The 27-year-old American is not the only superstar in action on Saturday with Wimbledon champions Roger Federer and Serena Williams starting their tennis bids at the All England Club.

Cyclist Mark Cavendish hopes to give the hosts a golden start in the men's road race while Chinese shooter Yi Siling is favourite to win the first gold of the Games' 302 on offer.

The eight-day swimming programme starts with a bang with Phelps and arch-rival Ryan Lochte on a collision course in the men's 400m individual medley.

Phelps' haul of eight gold medals from the Beijing Olympics four years ago included the 400m medley title, but he was beaten by Lochte, the reigning world champion, at the US trials.

Competition at the Aquatics Centre kicks off Saturday morning with the men's medley heats, and the final -- one of four -- is the first race of the evening session.

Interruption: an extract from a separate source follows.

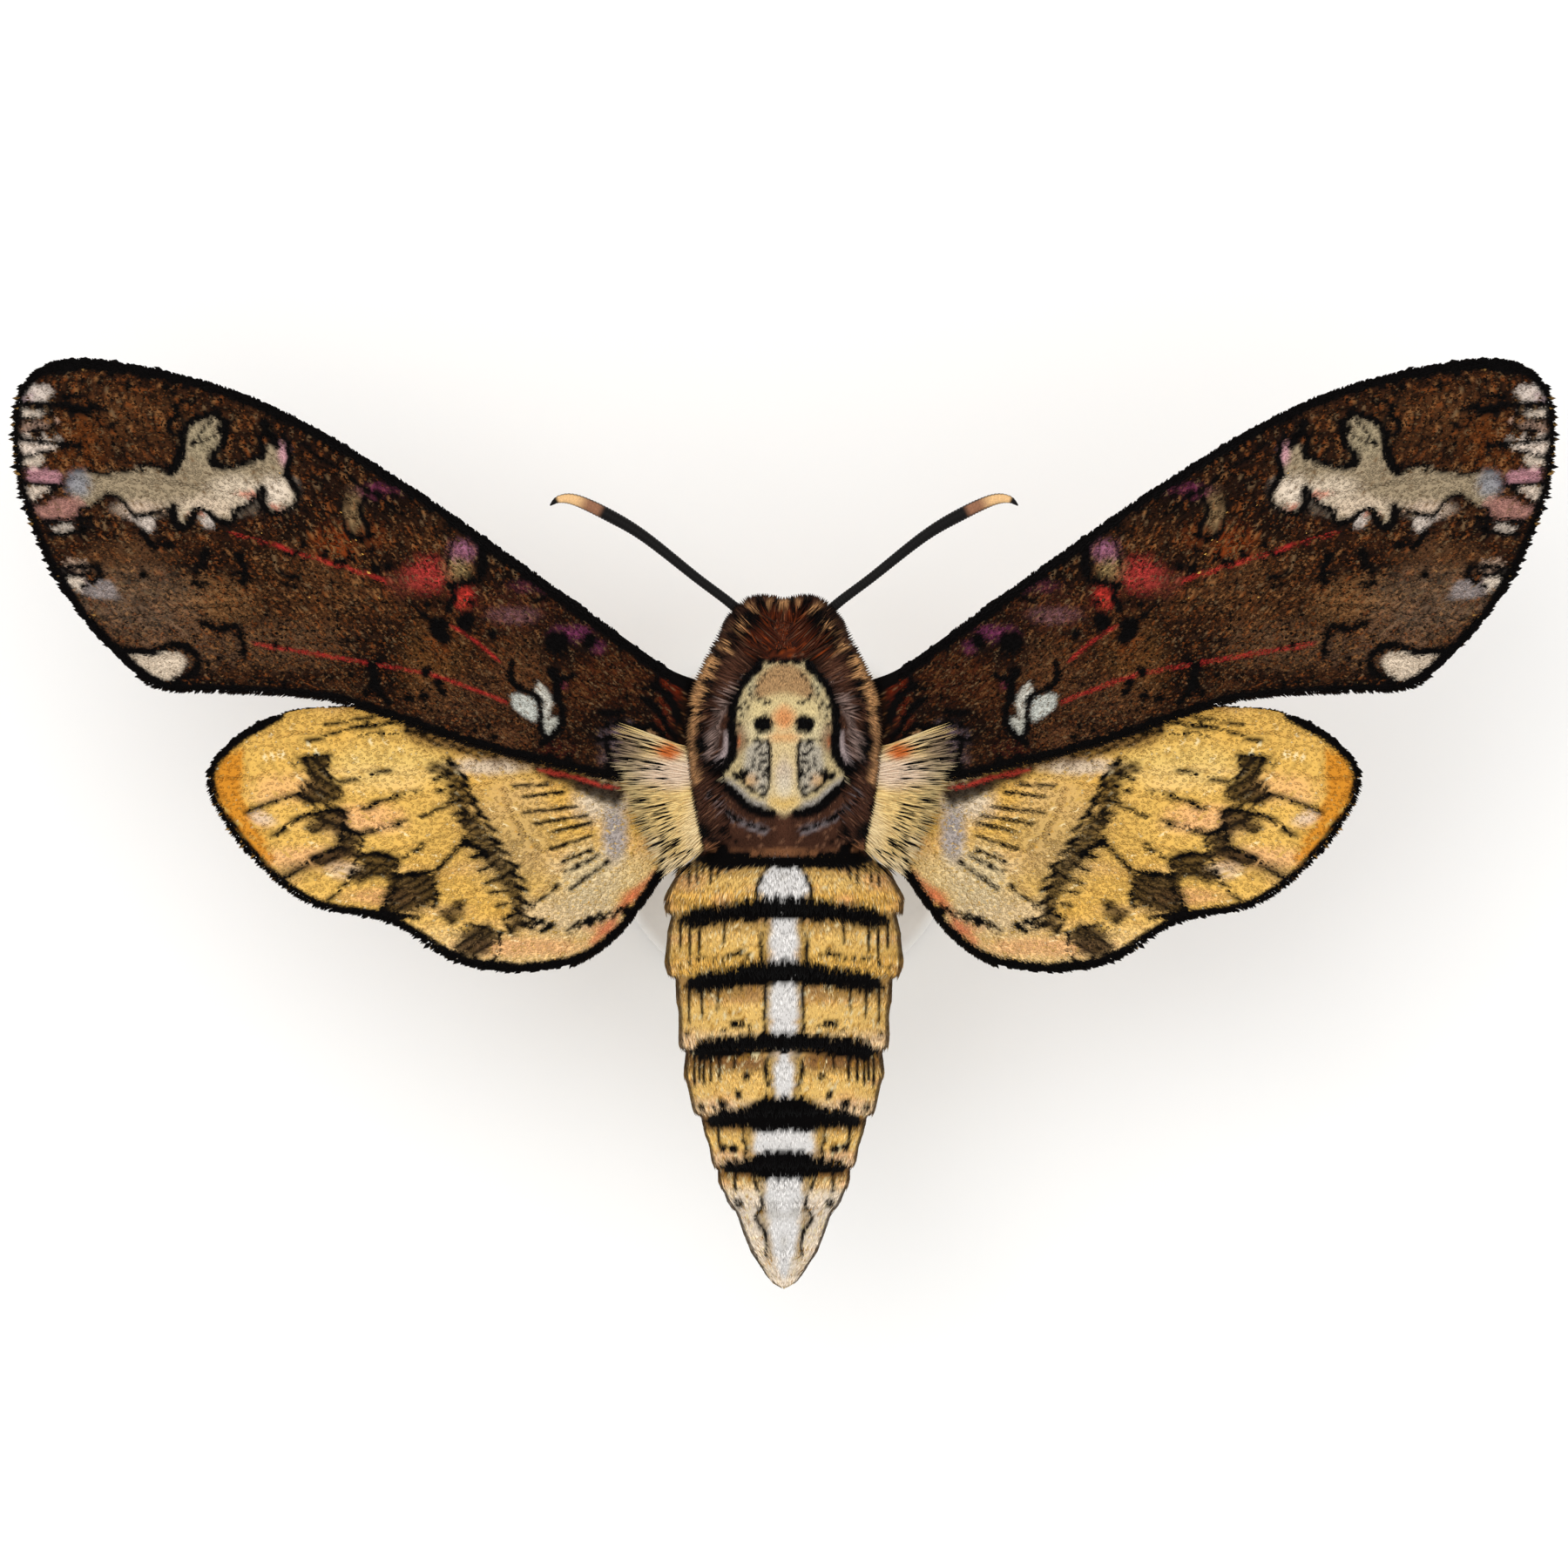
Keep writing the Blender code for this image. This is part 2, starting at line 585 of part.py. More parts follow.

Phelps is aiming to become the first male swimmer to win a gold medal in the same individual event in three successive Olympic Games and will not surrender his crown without a fight.

"It's going to be a very challenging and exciting race, I have changed a few small things to see if it will help (since the US trials)," said Phelps.

Most interest centres on whether Phelps can repeat his golden Beijing form against the in-form Lochte, who took the 400m medley gold at last year's world championships, an event Phelps sat out.

On The Mall, Tour de France sprint king Cavendish looks to win the hosts' first gold medal of the Games.

Only six days after Cavendish played a role in Bradley Wiggins' historic yellow jersey triumph, the race's 23-times stage winner starts as the favourite for the 250km men's race.

Federer returns to Wimbledon, where he captured a record-equalling seventh title earlier this month, as the world number one begins his campaign to add singles gold to the doubles title he captured in Beijing in 2008.

He starts against Colombia's Alejandro Falla.

Serena Williams, twice a doubles gold medallist with sister Venus, faces Jelena Jankovic.

The 30th Summer Games, which features over 10,000 athletes from 205 nations, will see the first gold decided at the Royal Artillery Barracks where China's world number one Yi is favourite in the women's 10m air rifle.

Defending champion Pang Wei could make it a China double in the men's event.

Elsewhere, legally blind archer Im Dong-Hyun, who set the first world record of the Olympics on Friday, and then added another as South Korea broke the team record, targets gold.

There are also golds on offer in the women's weightlifting and men and women's judo.

Queen Elizabeth II declared the Games on Friday night before seven young athletes lit the cauldron at the Olympic Stadium at the end of an eccentric, humour-filled showcase devised by "Slumdog Millionaire" director Danny Boyle.

Britain's newspapers lavished praise on the spectacular four-hour long ceremony, watched by an estimated one billion TV viewers around the world.

The Times ran the headline "A Flying Start" on a souvenir wraparound photograph of the Red Arrows display team flying over the stadium while Rupert Murdoch's market-leading tabloid The Sun went simply with "Golden Wonder".

A budget of £9.3 billion ($14.5 billion, 12 billion euros) has been spent on bringing the Games back to London.